I am not sure whether I will be able to answer any of your questions.
I’ll go through how I see network in LXD containers, and I hope it helps you in some way.

LXD gives you a default setup with the private bridge. This gets you working and is a sane default.
This private bridge is a managed (by LXD) network, and you get DHCP/DNS.
Containers get access to the Internet, and can also communicate with each other (unless you change that, see security.* keys).

If you want to start tinkering, you can start off with no networking at all. Isolated. See https://blog.simos.info/a-network-isolated-container-in-lxd/

Going back to bridging, there is the option of native bridging and openvswitch. See https://linuxcontainers.org/lxd/docs/master/networks
For complex networks, look into openvswitch.

There are several options for network devices, shown here, https://linuxcontainers.org/lxd/docs/master/instances#type-nic
Above we mentioned already bridged and no network device.

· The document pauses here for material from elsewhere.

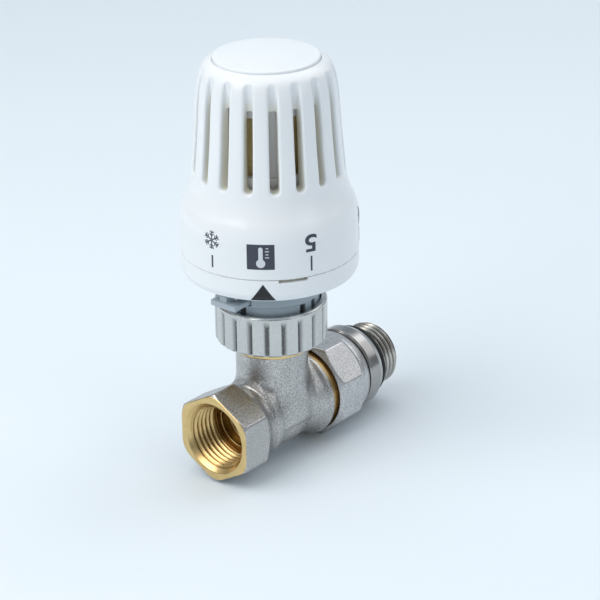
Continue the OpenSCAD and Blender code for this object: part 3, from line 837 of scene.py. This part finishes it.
# ---------------------------------------------------------------- print on the dial
def wrap_print(name, me_src, deg, z0, mat, body, slot, r0=None, t=0.06, scale=1.0, flip=False, lift=0.0):
    """Wraps a flat mesh (x across, y up, in mm) as a thin solid on the skirt. deg is where its centre lies."""
    bm = bmesh.new()
    bm.from_mesh(me_src)
    bmesh.ops.remove_doubles(bm, verts=bm.verts, dist=1e-4)
    s = -1.0 if flip else 1.0
    for v in bm.verts:
        v.co = Vector((v.co.x * scale * s, v.co.y * scale * s, 0))
    xs = [v.co.x for v in bm.verts]
    ys = [v.co.y for v in bm.verts]
    for k in np.arange(math.floor(min(xs)), math.ceil(max(xs)), 0.7):
        bmesh.ops.bisect_plane(bm, geom=bm.verts[:] + bm.edges[:] + bm.faces[:], plane_co=(k + 0.013, 0, 0), plane_no=(1, 0, 0))
    for k in np.arange(math.floor(min(ys)), math.ceil(max(ys)), 0.7):
        bmesh.ops.bisect_plane(bm, geom=bm.verts[:] + bm.edges[:] + bm.faces[:], plane_co=(0, k + 0.017, 0), plane_no=(0, 1, 0))
    bmesh.ops.recalc_face_normals(bm, faces=bm.faces)
    up = sum(f.normal.z for f in bm.faces)
    if up < 0:
        bmesh.ops.reverse_faces(bm, faces=bm.faces)
    top = bm.faces[:]
    ext = bmesh.ops.extrude_face_region(bm, geom=top)
    moved = [g for g in ext["geom"] if isinstance(g, bmesh.types.BMVert)]
    for v in moved:
        v.co.z = 1.0
    bmesh.ops.recalc_face_normals(bm, faces=bm.faces)
    for v in bm.verts:
        z = z0 + v.co.y
        base = (float(skin_r(z)) if r0 is None else r0) + lift
        r = base - 0.08 + (0.08 + t) * v.co.z
        a = math.radians(deg) + v.co.x / 27.0
        v.co = Vector(((AX + r * math.cos(a)) * 0.001, r * math.sin(a) * 0.001, z * 0.001))
    me = bpy.data.meshes.new(name)
    bm.to_mesh(me)
    bm.free()
    o = bpy.data.objects.new(name, me)
    bpy.context.scene.collection.objects.link(o)
    return place(o, body, slot, mat)


def flat(polys):
    """A flat mesh from outlines in mm."""
    bm = bmesh.new()
    for p in polys:
        bm.faces.new([bm.verts.new((x, y, 0)) for x, y in p])
    me = bpy.data.meshes.new("flat")
    bm.to_mesh(me)
    bm.free()
    return me


def bar(x0, y0, x1, y1, w):
    d = np.array([x1 - x0, y1 - y0], float)
    d /= np.hypot(*d)
    n = np.array([-d[1], d[0]]) * w / 2
    return [(x0 - n[0], y0 - n[1]), (x1 - n[0], y1 - n[1]), (x1 + n[0], y1 + n[1]), (x0 + n[0], y0 + n[1])]


def rounded(w, h, r, n=4):
    return [(float(p[0][0]), float(p[0][1])) for p in fillet([(-w / 2, -h / 2, r), (w / 2, -h / 2, r), (w / 2, h / 2, r), (-w / 2, h / 2, r)], n)]


def digit(ch, size):
    cu = bpy.data.curves.new("d", "FONT")
    cu.body = ch
    cu.size = size
    cu.align_x = "CENTER"
    cu.offset = 0.13
    ob = bpy.data.objects.new("d", cu)
    bpy.context.scene.collection.objects.link(ob)
    bpy.context.view_layer.update()
    me = bpy.data.meshes.new_from_object(ob.evaluated_get(bpy.context.evaluated_depsgraph_get()))
    bpy.data.objects.remove(ob)
    ys = [v.co.y for v in me.vertices]
    xs = [v.co.x for v in me.vertices]
    me.transform(Matrix.Diagonal((1.22, 1.0, 1.0, 1.0)) @ Matrix.Translation((-(min(xs) + max(xs)) / 2, -(min(ys) + max(ys)) / 2, 0)))
    return me


DIGITS = {"5": 247.2, "4": 305.5, "3": 4.0, "2": 62.5, "1": 121.0}
for ch, deg in DIGITS.items():
    wrap_print("vis_digit_" + ch, digit(ch, 7.4), deg, 65.4, ink.m, "handle", "head_white", flip=True)
    wrap_print("vis_tick_" + ch, flat([rounded(0.55, 4.7, 0.15)]), deg + 0.2, 59.0, ink.m, "handle", "head_white")
wrap_print("vis_tick_frost", flat([rounded(0.55, 3.9, 0.15)]), 182.0, 58.9, ink.m, "handle", "head_white")
arms = []
for k in range(6):
    a = math.radians(90 + 60 * k)
    c, s = math.cos(a), math.sin(a)
    arms.append(bar(0.12 * c, 0.12 * s, 2.8 * c, 2.8 * s, 0.36))
    for q in (1.35, 2.05):
        for sg in (-1, 1):
            b2 = a + sg * math.radians(55)
            arms.append(bar(q * c, q * s, q * c + 0.95 * math.cos(b2), q * s + 0.95 * math.sin(b2), 0.3))
for i, p in enumerate(arms):
    wrap_print("vis_frost_%02d" % i, flat([p]), 181.7, 65.6, ink.m, "handle", "head_white", lift=0.002 * (i % 3))
# dark square with a plain thermometer in it
wrap_print("vis_square", flat([rounded(8.2, 7.9, 0.25)]), 214.9, 62.3, ink.m, "handle", "head_white", t=0.05)
wrap_print("vis_square_stem", flat([rounded(1.3, 4.6, 0.6)]), 214.9, 63.1, pale_ink.m, "handle", "head_white", t=0.09)
wrap_print("vis_square_bulb", flat([[(1.35 * math.cos(t), 1.35 * math.sin(t)) for t in np.linspace(0, 2 * math.pi, 24, endpoint=False)]]), 214.9, 60.3, pale_ink.m, "handle", "head_white", t=0.088)
for i in range(4):
    wrap_print("vis_square_mark_%d" % i, flat([rounded(1.2 if i % 2 == 0 else 0.8, 0.28, 0.1)]), 214.9 + 4.0, 62.2 + 0.95 * i, pale_ink.m, "handle", "head_white", t=0.09)


# pointer on the base ring, over its curved flank
def pointer():
    zz = np.array([45.2, 47.4, 48.1, 49.8, 54.4])
    rr = np.array([20.2, 25.0, 26.3, 27.0, 27.0])
    n = 14
    V, top, bot = [], [], []
    for i in range(n + 1):
        t = i / n
        z = 53.6 - t * 5.3
        R = float(np.interp(z, zz, rr))
        half = 3.75 * t
        rowt, rowb = [], []
        for k in range(9):
            a = math.radians(216.0) + (k / 8 * 2 - 1) * max(half, 0.02) / R
            for lst, off in ((rowt, 0.055), (rowb, -0.08)):
                lst.append(len(V))
                V.append((AX + (R + off) * math.cos(a), (R + off) * math.sin(a), z - (0.03 if off > 0 and z < 49.8 else 0)))
        top.append(rowt)
        bot.append(rowb)
    q = []
    for i in range(n):
        for k in range(8):
            q.append((top[i][k], top[i + 1][k], top[i + 1][k + 1], top[i][k + 1]))
            q.append((bot[i][k], bot[i][k + 1], bot[i + 1][k + 1], bot[i + 1][k]))
    for i in range(n):
        q.append((top[i][0], bot[i][0], bot[i + 1][0], top[i + 1][0]))
        q.append((top[i][8], top[i + 1][8], bot[i + 1][8], bot[i][8]))
    for k in range(8):
        q.append((top[0][k], top[0][k + 1], bot[0][k + 1], bot[0][k]))
        q.append((top[n][k], bot[n][k], bot[n][k + 1], top[n][k + 1]))
    return build("vis_pointer", V, [np.array(q)])


o = pointer()
o.data.shade_flat()
place(o, "valve", "head_white", black_ink.m)

# ---------------------------------------------------------------- stage, lights, camera
def sweep():
    """Floor and backdrop in one curved sheet."""
    z0 = CAD_BOX[0].z
    P = [(-1.2, z0), (0.75, z0)]
    for k in range(1, 25):
        t = k / 24 * math.pi / 2
        P.append((0.75 + 0.5 * math.sin(t), z0 + 0.5 - 0.5 * math.cos(t)))
    P.append((1.25, z0 + 1.6))
    d = Vector((-math.sin(math.radians(-50)), math.cos(math.radians(-50)), 0))
    s = Vector((math.cos(math.radians(-50)), math.sin(math.radians(-50)), 0))
    bm = bmesh.new()
    rows = [[bm.verts.new(Vector((0.028, 0, 0)) + d * a + s * w + Vector((0, 0, z))) for w in (-1.6, 1.6)] for a, z in P]
    for i in range(len(rows) - 1):
        bm.faces.new([rows[i][0], rows[i][1], rows[i + 1][1], rows[i + 1][0]])
    me = bpy.data.meshes.new("stage_sweep")
    bm.to_mesh(me)
    bm.free()
    for p in me.polygons:
        p.use_smooth = True
    o = bpy.data.objects.new("stage_sweep", me)
    bpy.context.scene.collection.objects.link(o)
    m = Mat("mat_stage")
    m.color(m.mix(m.map(m.noise(3, 2), 0.3, 0.7, 0, 1), (0.79, 0.86, 0.91), (0.785, 0.855, 0.908)))
    m.b.inputs["Roughness"].default_value = 0.9
    m.b.inputs["Specular IOR Level"].default_value = 0.1
    me.materials.append(m.m)


sweep()


def area(name, loc, target, size, power, color=(1, 1, 1), shape="RECTANGLE", size_y=None):
    L = bpy.data.lights.new(name, "AREA")
    L.energy = power
    L.color = color
    L.shape = shape
    L.size = size
    L.size_y = size_y or size
    o = bpy.data.objects.new(name, L)
    o.location = loc
    o.rotation_mode = "QUATERNION"
    o.rotation_quaternion = (Vector(target) - Vector(loc)).to_track_quat("-Z", "Y")
    bpy.context.scene.collection.objects.link(o)
    return o


azr = math.radians(-50)
toward = Vector((math.sin(azr), -math.cos(azr), 0))
side = Vector((math.cos(azr), math.sin(azr), 0))
mid = Vector((0.03, 0, 0.05))
area("key", mid - side * 0.55 + toward * 0.35 + Vector((0, 0, 0.6)), mid, 0.8, 4.7, (1.0, 0.99, 0.97), size_y=0.7)
area("fill", mid + side * 0.6 + toward * 0.45 + Vector((0, 0, 0.35)), mid, 0.35, 0.6, (0.94, 0.97, 1.0), size_y=0.5)
area("rim", mid + Vector((0.72, -0.28, 0.62)), mid, 0.8, 1.9, (0.97, 0.985, 1.0))
area("top", mid + Vector((0, 0, 0.85)) - toward * 0.1, mid, 1.5, 5.6, (0.98, 0.99, 1.0))

w = bpy.data.worlds.new("world")
bpy.context.scene.world = w
w.use_nodes = True
bg = w.node_tree.nodes["Background"]
bg.inputs["Color"].default_value = (0.86, 0.92, 0.98, 1)
bg.inputs["Strength"].default_value = 0.3

cam_d = bpy.data.cameras.new("camera")
cam = bpy.data.objects.new("camera", cam_d)
bpy.context.scene.collection.objects.link(cam)
el, roll, ls, fpx, u0, v0 = math.radians(24.5), math.radians(-0.75), 3.2, 2300.0, 272.9, 406.0
back = Vector((math.sin(azr) * math.cos(el), -math.cos(azr) * math.cos(el), math.sin(el)))
right = Vector((math.cos(azr), math.sin(azr), 0))
up = back.cross(right)
rr_ = right * math.cos(roll) + up * math.sin(roll)
uu_ = -right * math.sin(roll) + up * math.cos(roll)
dist = fpx / ls
C = back * dist - rr_ * ((u0 - 300) / fpx * dist) + uu_ * ((v0 - 300) / fpx * dist)
cam.matrix_world = Matrix(((rr_.x, uu_.x, back.x, (C.x + 28) * 0.001), (rr_.y, uu_.y, back.y, C.y * 0.001), (rr_.z, uu_.z, back.z, C.z * 0.001), (0, 0, 0, 1)))
cam_d.lens = 36.0 * fpx / 600
cam_d.sensor_width = 36.0
cam_d.clip_start = 0.01
cam_d.clip_end = 20
bpy.context.scene.camera = cam
bpy.context.scene.view_settings.view_transform = "Standard"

Thank you for taking the time to respond. I will read through the documentation you provided and hope lxd with linux network clicks!

Your understanding of the private lxdbr0 is correct. It is not connected to the host’s physical interface and is considered a separate interface on the host, with a randomly generated IPv4 and IPv6 subnet.

Each container is connected to the private bridge using a veth-pair, with one end in the container and the other end in the host connected to the bridge (which is why the veth interface on the host does not have an IP address).

Outbound traffic leaving lxdbr0 on the host is then NATted to the source address of the interface that the traffic leaves on the host.

As @simos said, this is a sane default as it allows users to get up an running quickly with containers, without having to worry about what their external network setup is. It is also relatively secure because by default it does not expose any services running in the containers to the wider network (only between themselves and the host).

You can however expose services running inside containers to the wider network and make it appear that they are running on the host’s IP by using the proxy device (see the docs here https://linuxcontainers.org/lxd/docs/master/instances#type-proxy).

However, as @simos said these are just the defaults, and there are also several other networking options available that allow containers to be directly connected to the external network.

1 Like

Thanks for confirming! I am feeling pretty good about the networking options after some tinkering. Still unsure about filtering traffic between containers and other networks. I will have to study more. Should I be look at IPTables, ufw, or lxc type commands to understand filtering network traffic for containers?

When using a private bridge (i.e lxdbr0) all traffic to/from your host (and any external networks) will go via lxdbr0 interface (as it acts like a virtual switch).

This means you can use software firewalls on the host, such as iptables/nftables to filter traffic.
If you’re looking to filter traffic between containers or restrict traffic for specific containers then you can use a combination of:

  1. Statically assigned DHCP leases using lxc config device set <container> eth0 ipv4.address=n.n.n.n and the built in filtering features that prevent containers from spoofing their MAC and IP addresses. See security.*_filtering settings here https://linuxcontainers.org/lxd/docs/master/instances#nictype-bridged. You can then use iptables, ebtables or nftables to filter traffic going through the bridge using known static IPs.

Note, if you want to use iptables to filter bridge traffic, then you will need to ensure the following sysctls are enabled:

net.bridge.bridge-nf-call-arptables = 1
net.bridge.bridge-nf-call-ip6tables = 1
net.bridge.bridge-nf-call-iptables = 1
  1. Alternatively rather than use predictable IP addresses you could use statically assigned host interface names for each container and then filter using interface name on the host.

You can set a host-side interface name for a container using: lxc config device set <container> eth0 host_name=myct

Thank you, this was helpful. I appreciate everyone. I believe the “sane” default lxd options serve my needs with the ability to filter traffic with IPTables and port forward for inbound traffic to containers.